I never owned or ran the original Dragonlance modules nor did I read the accompanying novels -- all that stuff came out just as I was drifting away from D&D and TSR -- but I am intrigued by the sound of Michael's idea, and would definitely buy it if it comes to fruition.

7. Goblinoid Games' updated, Labyrinth Lord-compatible version of Starships and Spacemen. I love Traveller and other Star Trekkish sci-fi settings, but have rarely played Traveller or any other sci-fi game. Having a "hard sci-fi" game like S&S Revised that is 100% LL-compatible might sweeten the deal for me, and would at least allow me to easily incorporate robots etc. into my current LL game.

8. Frog God Games, Swords & Wizardry Complete (Hardbound). I don't know if I will ever literally play S&W, since I am perfectly happy with Labyrinth Lord, but I own the Brave Halfling S&W White Box and would very much like to acquire a nice, hardbound edition of S&W Complete, once they're available.


  1. I think there is room for everyone. That's what I like about the current OSR / Indie movement. You wanna play straight old school? Done. Lots of excellent material around.

    And on the other end is complete conceptual gaming that many claim are not even games.

    We are not constrained by a CEO / CFO and a board of directors telling us how many units we have to move. We make what we love. You like orcs with guns? We got it. You like weird fantasy? Check.

    The list could go on. I am very excited by the people who are not only keeping the traditional approaches alive but the people breaking new ground. IT'S FUN AGAIN! For the first time in YEARS.

    All POV are valid. Play what you love and love what you play.

    And if this year is better than last year my head is gonna explode! :)

  2. In no particular order, my list is:

    1. Ancient Vaults and Eldritch Secrets - both the vs. Monsters and Mini-Six versions appeal to me.

    2. Dungeon Crawl Classics RPG - I REALLY like the rules I've read so far.

    3. Warriors of the Red Planet - Al will do a great job, I like the stuff he produces.

    4. Redwald - it's the best Whitebox fantasy variant I've yet to read and offers something new.

    5. Planet Algol - I live in hope !

    6. Urutsk: World of Mystery - as above.

  3. @AD&D Grognard: I agree completely! I feel very lucky to have tuned into this diverse and vibrant community this past year or two.

    @Geordie: I like your list; now that you mention it, Planet Algol, Warriors of the Red Planet, and UWoM are on mine,too.

  4. I am looking forward to Zak's Vornheim City Kit. The art alone is worth it (although I wish it wasn't in the A5 format, I'd love a bigger book).

    As for the originality-schmoriginality debate, in the last year my main goal with Old School gaming has just been to play the basic system (LL + AEC) as written (more or less) and really understand how the game is played. When I played as a kid my friends never really got all the mechanics down, ignored a lot of it, and played one-offs most of the time. So we were always at low levels, and rarely had extended campaigns, especially since we rotated DMing. Because of that:

    I still feel that the basic mechanics are interesting, the game with find traps with 1d6, hobgoblins, burning oil bombs, etc. is interesting. I don't feel that I've exhausted that "retread" stuff yet.

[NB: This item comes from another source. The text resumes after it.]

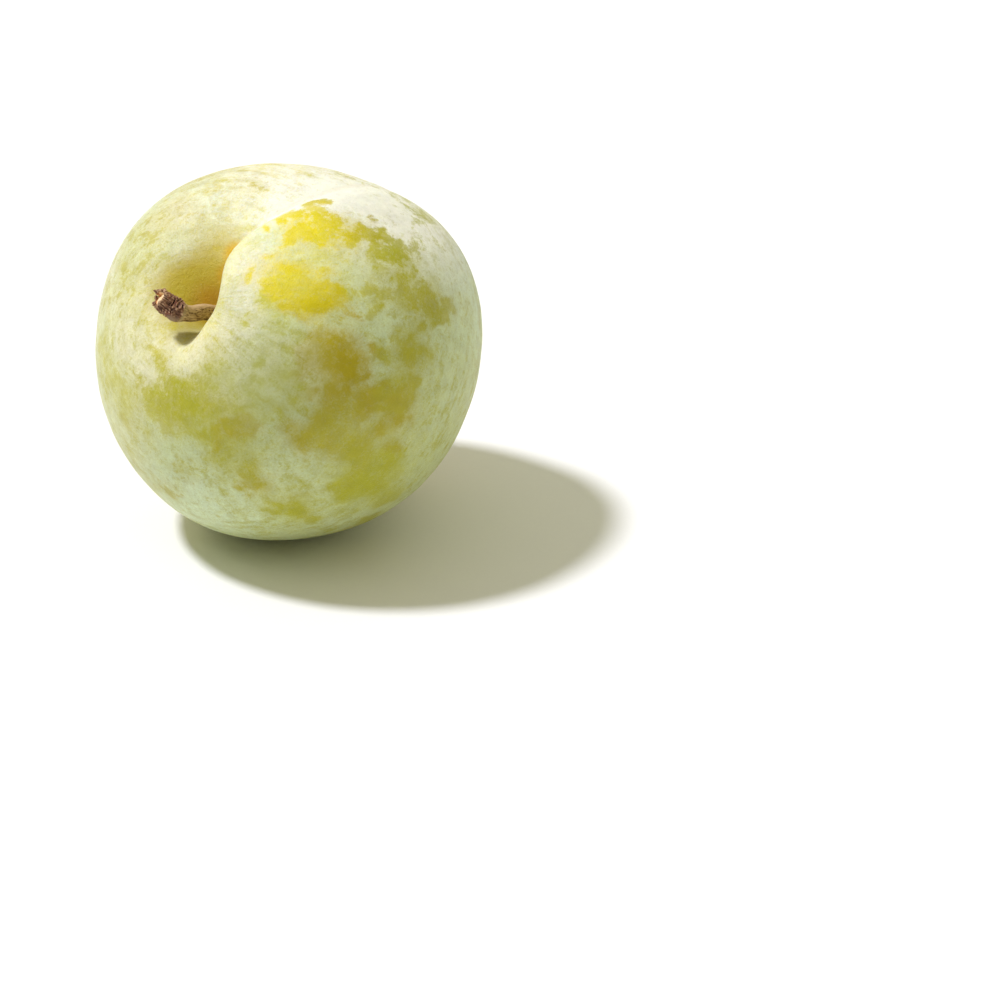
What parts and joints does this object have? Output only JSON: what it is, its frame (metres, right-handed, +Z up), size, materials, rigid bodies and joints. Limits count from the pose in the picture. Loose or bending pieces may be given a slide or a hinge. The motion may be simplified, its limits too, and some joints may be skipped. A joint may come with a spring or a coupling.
{
  "type": "plumcot",
  "caption": "Round stone fruit lying on its cheek, with a deep stem hollow, a seam down one side and a short knobbed stem.",
  "frame": {"origin": "the middle of the small flat spot that the fruit rests on", "axes": "+Z up. The stem points towards -X and -Y and rises 38 degrees above the table. The seam runs from the stem hollow over the top of the fruit"},
  "size_m": [0.0567, 0.0556, 0.054],
  "materials": {
    "skin": "yellow-green plum skin under a pale, partly rubbed waxy bloom",
    "stem": "dry brown fruit stalk with a rough, ringed, broken-off knob"
  },
  "bodies": {
    "root": {"fruit": "skin", "stem": "stem"}
  },
  "joints": []
}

    And I think this points to something in the OSR that sometimes irritates me. There are folks that never stopped playing and many of those produced these clones and have their own campaign worlds that are hyper-intricate. I sometimes hear them poo-poo people that want (or need) to use modules. Well, I believe there is a segment of the OSR that actually wants the help in figuring out how to run games. These are newer players. The OSR needs newer players.

    Of course, ChicagoWiz then eventually backs down and admits he's derivative. And of course Raggi comes in and says he's not original, he wants the same old stuff. But in LotPF he made a point of not having a standard monster list like MM. He thinks that most creatures should be unique to the setting, and weird (or esoteric if you use his Random Generator book). As a result the PCs have no "Orcs" to encounter, and so they really have no idea how dangerous their opponents are. Folks have noted that knowing the general strength of some of the standard fare monsters allows the PCs to strategize attacks (or decline encounters) which makes for smart play. Point being, Raggi is just being his typical argumentative self, while basically still driving for more "originality". (Still this a far more interesting discussion than 'porn' or 'gender' or 'art'.)

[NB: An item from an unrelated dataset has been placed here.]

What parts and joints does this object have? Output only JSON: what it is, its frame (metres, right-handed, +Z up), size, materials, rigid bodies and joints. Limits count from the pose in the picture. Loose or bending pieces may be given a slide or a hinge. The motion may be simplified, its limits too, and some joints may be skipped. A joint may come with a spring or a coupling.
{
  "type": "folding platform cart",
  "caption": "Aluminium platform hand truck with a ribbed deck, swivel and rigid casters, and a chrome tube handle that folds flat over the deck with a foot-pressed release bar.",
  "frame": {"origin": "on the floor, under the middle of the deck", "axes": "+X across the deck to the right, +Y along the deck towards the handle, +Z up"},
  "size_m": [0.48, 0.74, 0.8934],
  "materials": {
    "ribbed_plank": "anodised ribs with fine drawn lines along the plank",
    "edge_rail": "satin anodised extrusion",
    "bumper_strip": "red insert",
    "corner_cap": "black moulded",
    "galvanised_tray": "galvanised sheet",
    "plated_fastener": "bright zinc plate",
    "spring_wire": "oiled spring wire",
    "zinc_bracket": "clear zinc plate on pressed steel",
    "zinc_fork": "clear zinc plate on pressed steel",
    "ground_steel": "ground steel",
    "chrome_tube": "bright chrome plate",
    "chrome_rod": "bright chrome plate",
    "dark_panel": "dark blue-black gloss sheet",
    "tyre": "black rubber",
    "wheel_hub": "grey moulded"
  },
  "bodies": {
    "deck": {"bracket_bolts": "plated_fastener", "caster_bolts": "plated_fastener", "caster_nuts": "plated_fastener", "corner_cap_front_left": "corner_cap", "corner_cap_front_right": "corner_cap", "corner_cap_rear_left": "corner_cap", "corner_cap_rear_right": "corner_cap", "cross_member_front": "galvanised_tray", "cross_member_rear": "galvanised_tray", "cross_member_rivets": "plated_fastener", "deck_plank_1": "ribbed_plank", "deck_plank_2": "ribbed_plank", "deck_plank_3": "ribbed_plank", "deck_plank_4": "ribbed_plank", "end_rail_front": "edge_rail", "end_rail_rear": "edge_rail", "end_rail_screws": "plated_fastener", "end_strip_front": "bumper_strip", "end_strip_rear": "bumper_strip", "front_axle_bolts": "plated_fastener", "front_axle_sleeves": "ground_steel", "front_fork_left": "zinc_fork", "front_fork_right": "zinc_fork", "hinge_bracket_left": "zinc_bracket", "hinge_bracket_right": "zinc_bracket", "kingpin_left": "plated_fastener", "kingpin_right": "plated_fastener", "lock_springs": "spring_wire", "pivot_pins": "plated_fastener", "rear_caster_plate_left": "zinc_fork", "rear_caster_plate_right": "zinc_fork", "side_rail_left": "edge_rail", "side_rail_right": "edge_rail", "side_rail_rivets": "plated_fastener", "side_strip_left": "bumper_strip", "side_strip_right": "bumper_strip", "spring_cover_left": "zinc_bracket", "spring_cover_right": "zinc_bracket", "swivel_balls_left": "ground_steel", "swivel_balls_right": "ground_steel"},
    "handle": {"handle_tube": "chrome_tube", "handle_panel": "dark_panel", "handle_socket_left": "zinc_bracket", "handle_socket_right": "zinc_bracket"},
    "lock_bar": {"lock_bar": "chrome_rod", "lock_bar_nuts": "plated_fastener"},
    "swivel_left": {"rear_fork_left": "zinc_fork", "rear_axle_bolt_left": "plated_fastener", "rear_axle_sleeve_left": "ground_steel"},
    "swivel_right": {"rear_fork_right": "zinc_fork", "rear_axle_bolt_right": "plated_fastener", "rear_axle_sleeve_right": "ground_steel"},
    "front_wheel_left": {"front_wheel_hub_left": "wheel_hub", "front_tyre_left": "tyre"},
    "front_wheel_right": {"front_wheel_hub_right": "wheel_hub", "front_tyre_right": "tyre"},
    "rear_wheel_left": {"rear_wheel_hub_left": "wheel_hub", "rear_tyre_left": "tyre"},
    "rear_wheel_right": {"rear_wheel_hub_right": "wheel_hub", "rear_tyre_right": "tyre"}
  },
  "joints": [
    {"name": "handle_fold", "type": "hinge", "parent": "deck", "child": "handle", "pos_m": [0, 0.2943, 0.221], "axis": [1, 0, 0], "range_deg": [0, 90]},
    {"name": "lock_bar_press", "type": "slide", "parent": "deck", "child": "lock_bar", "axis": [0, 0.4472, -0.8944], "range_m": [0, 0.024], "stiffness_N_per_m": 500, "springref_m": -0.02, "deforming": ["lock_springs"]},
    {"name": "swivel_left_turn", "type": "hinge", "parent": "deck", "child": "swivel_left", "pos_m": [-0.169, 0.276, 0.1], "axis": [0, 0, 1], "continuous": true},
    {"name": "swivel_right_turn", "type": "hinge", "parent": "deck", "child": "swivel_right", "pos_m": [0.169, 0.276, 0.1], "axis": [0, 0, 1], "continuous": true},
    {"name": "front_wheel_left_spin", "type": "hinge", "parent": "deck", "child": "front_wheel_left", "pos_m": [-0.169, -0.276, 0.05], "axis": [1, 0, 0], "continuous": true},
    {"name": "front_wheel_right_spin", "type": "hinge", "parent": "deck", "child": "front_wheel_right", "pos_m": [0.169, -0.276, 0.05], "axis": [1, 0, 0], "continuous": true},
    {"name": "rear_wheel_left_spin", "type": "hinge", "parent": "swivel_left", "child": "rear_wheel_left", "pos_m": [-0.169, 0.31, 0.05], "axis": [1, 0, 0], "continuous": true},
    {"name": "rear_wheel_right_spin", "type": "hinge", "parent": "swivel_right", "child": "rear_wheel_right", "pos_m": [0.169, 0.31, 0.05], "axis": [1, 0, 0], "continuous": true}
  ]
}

    Our last session, where we totally whacked the hobgoblin army at Stonehell, was the smartest play I think I've ever been involved in, in any RPG. Maybe that puts me on par with a 7th grader in terms of D&D tactics, but that's where I'm at and I'm having a hell of a lot of fun within the existing (non-)constraints of the system.

    The end.

  5. @Spawn: You're preaching to the choir here. I agree; I have not yet become tired of all the classic (or "retread") stuff either, and I also agree that our last session was spectacular.

  6. "In the end, it is not my goal to be creative or original per se (thank the gods!), only to have a great time playing my game of choice once every couple of weeks."

    Amen, brother.

  7. What many don't realize is that gathered around that great table in Valhalla, where there are no lawyers, accountants or CEOs, only mead and tall tales, they have granted us the greatest gift of all-our own table of infinite size that everyone is welcome at.

    I didn't think gaming could ever be this fun again and I would like to thank not only the originators but those in recent times who freed us to create and build our own worlds and share them with others, and the creators of those new worlds.